You Can Almost Hear the Gears Grinding in Her Head
I remember really liking Lost in Translation when it came out. You know, like everyone else. Rewatching it for the first time since then, it’s easy to spot just how many things the film has wrong with it. Everyone in the supporting cast is horribly two-diminsional–from Anna Faris’s pathetic starlet to Giovanni Ribisi as Charlotte’s nebbish husband to the voice of Bob Harris’ cold wife, they all seem to serve the sole purpose of making the two main characters come off as better than everyone else. (Note: The twist of having Faris’s character secretly be a lounge singer does not make her three diminsional. The arrogant actress is one diminsion. The pathetic lounge singer is number two. And that’s where it ends.) Scarlett Johansson spends the entire movie flashing puppy dog eyes at Bill Murray and biting her lower lip, as if we wouldn’t get the film’s subtext without her help. The moments I remember as Bill Murray’s standouts–the commercial shoots, his karaoke version of “More Than This”–are pretty bland in retrospect. And then there’s all the “hey look at how different the Japanese are!” Which is basically the film’s only subplot.

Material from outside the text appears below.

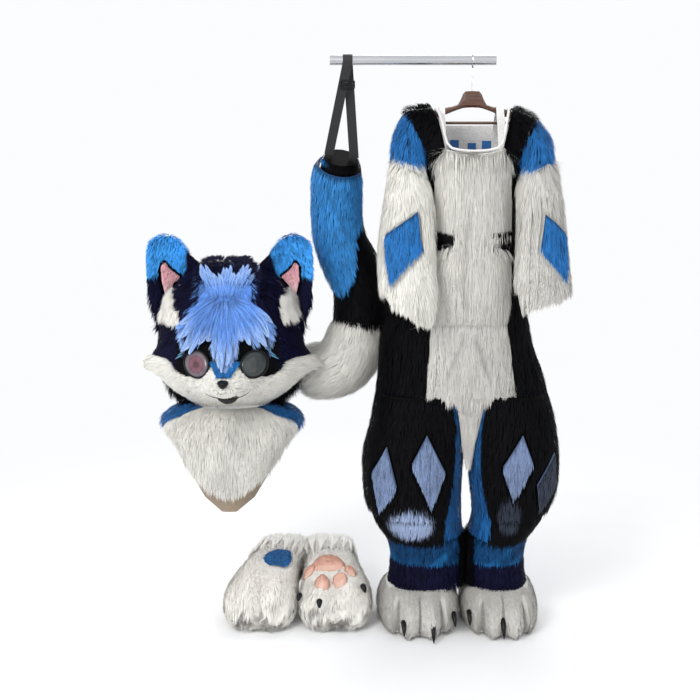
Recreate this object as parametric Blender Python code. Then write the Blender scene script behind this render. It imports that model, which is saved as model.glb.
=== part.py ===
"""A canine costume set: body suit on a wooden hanger, tail on its belt, head with bib, hand paws.

Metres, +Z up, +X to the viewer's right, -Y towards the viewer. The origin is on the axis of the rail,
straight above the hanger's hook. Each panel is a wall of fur cloth between an outer skin and one a pile's
depth inside it.
"""

import math

import bmesh
import bpy
import numpy as np

# Fur cloth: depth of the wall with its pile, depth of an appliqued patch, and the gaps between pieces
FUR = 0.012
PATCH = 0.0035
PATCH_LIFT = 0.0018
SEAM = 0.0004

# Heights, from the rail down to the floor
RIDGE_Z = -0.116
# How the shoulders fall outwards: the right one hangs lower
RIDGE_SLOPES = {-1: -0.12, 1: -0.48}
RIDGE_ROUND = 0.09
NECK_FRONT_Z = -0.2325
NECK_BACK_Z = -0.165
ARMPIT_Z = -0.262
WAIST_MARK_Z = -0.460
BELLY_Z = -0.668
HIP_Z = -0.868
TONGUE_Z = -1.062
SHIN_Z = -1.206
CALF_Z = -1.268
ANKLE_Z = -1.336
FOOT_Z = -1.408
FLOOR_Z = -1.512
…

Of course, I can’t say that it really bothers me all that much. It’s an “indie” film that’s as hopelessly condescending as a studio picture, sure, but it also doesn’t really set its sights all that high anyway. The simplicity of the story–attraction between Bob and Charlotte, attraction, attraction, brief repulsion, back to attraction, attraction, and then they go their separate ways–is endearing and heartbreaking, even with Johansson’s need to map it out for us emotionally every step of the way. And all the Japanese stuff is shot gorgeously enough to make the “spot the freak” aspect of it secondary. If anything, it’s a lesson in how little actually needs to be done right to make a compelling film… in the short term at least; Sofia Copola’s absolute lack of craft hasn’t helped her at all in the long run.
Music’s still great too. Maybe even better, now that Phoenix has finally blown up and “Alone in Kyoto” is provably Air’s last truly great song, and the JAMC and MBV have reunited, I guess.